Urgency rising for Bank of Japan to signal willingness to make policy shift.
The bottom is dropping out of the Japanese yen ahead of Friday’s Bank of Japan meeting, in part as a number of central banks have adjusted their policy expectations higher recently and yields at the long end of the US yield curve are perched near the highs since the March US banking turmoil pushed them lower. At his first meeting as Bank of Japan Governor back in April, Kazuo Ueda stated that the bank would take up to eighteen months to conduct a policy review (likely wanting to incorporate one more year of wage talks next March to see if inflation will prove sustained before moving with any notable tightening). But with the most recent collapse in the Japanese yen, the market could yet force the BoJ’s hand and require that the bank make at least a few tweaks to indicate it won’t allow the JPY to absorb intensifying pressure. The market is pricing the BoJ to deliver perhaps a hike of the policy rate from –0.10% to 0.0% through its December meeting.

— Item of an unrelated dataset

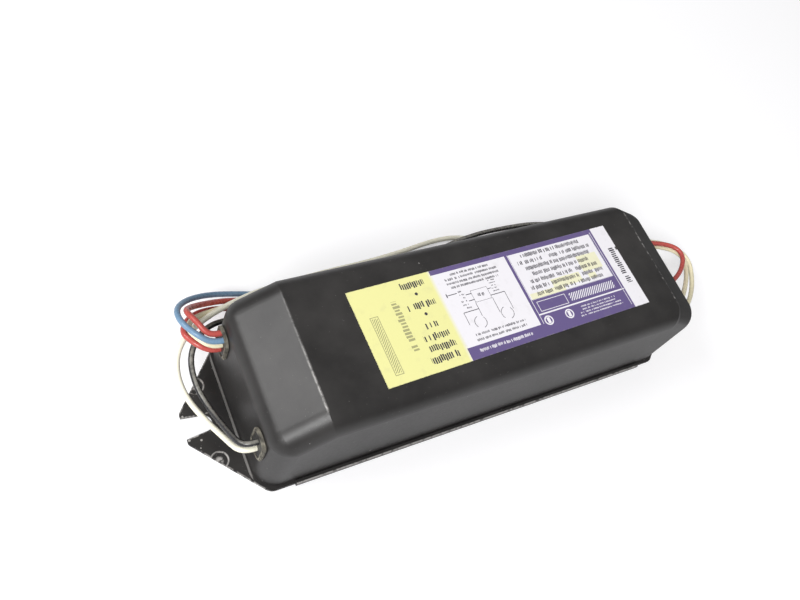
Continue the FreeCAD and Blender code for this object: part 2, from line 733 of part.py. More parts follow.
CELL_MIDDLE = "(%s + Sizes.sleeve_sheet + Sizes.capacitor_height / 2)" % FLOOR
CELL_START = "(Sizes.capacitor_start + Sizes.cover_sheet)"


def cell_section(grow):
    return ("(Sizes.capacitor_width / 2 + %s)" % grow, "(Sizes.capacitor_height / 2 + %s)" % grow,
            "Sizes.capacitor_corner + %s" % grow)


def make_capacitor():
    whole = "Sizes.capacitor_length"
    inside = "(%s - Sizes.cell_sheet)" % whole
    outer = ring_body("cell_outside", CELL_START, whole, CELL_MIDDLE, cell_section("0"))
    hollow = ring_body("cell_inside", CELL_START, inside, CELL_MIDDLE,
                       cell_section("(-Sizes.cell_sheet)"))
    roll = ring_body("roll_body", CELL_START, inside, CELL_MIDDLE,
                     cell_section("(-Sizes.cell_sheet - Sizes.cell_clearance)"))
    cover = ring_body("cover_body", "Sizes.capacitor_start", "Sizes.cover_sheet", CELL_MIDDLE,
                      cell_section("0"))
    sleeve = ring_body("sleeve_body", CELL_START, whole, CELL_MIDDLE,
                       cell_section("Sizes.sleeve_sheet"), cell_section("0"))
    tip = "Sizes.capacitor_start - Sizes.terminal_length"
    low = "%s - Sizes.terminal_width / 2" % CELL_MIDDLE
    blades = [keep(block("blade_" + name, tip,
                         "%sSizes.terminal_spacing / 2 - Sizes.terminal_sheet / 2" % sign, low,
                         "Sizes.terminal_length", "Sizes.terminal_sheet",
                         "Sizes.terminal_width"), "capacitor_terminal_" + name)
              for name, sign in (("front", "-"), ("back", ""))]
    # The compound stays out of the can, so its hollow counts as taken.
    return [hollow, keep(cut("cell_shell", outer, hollow), "capacitor_can"),
            keep(roll, "capacitor_roll"), keep(cover, "capacitor_cover"),
            keep(sleeve, "capacitor_sleeve")] + blades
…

EURJPY has lurched higher post-FOMC as the JPY was lower across the board, pressurizing the Bank of Japan . Not since the very strong EUR days leading into the global financial crisis has the pair traded at this elevated a level. For any hope of a turnaround, either the economic outlook will need to deteriorate globally and punch yields back lower or the Bank of Japan is going to have to signal a willingness to shift policy notably before the end of its policy review that could theoretically last well into late 2024.Support now stiches to the 151.00-151.50 area with no ceiling for now if long global yields come unmoored and the Bank of Japan continues to sit on its hands on Friday.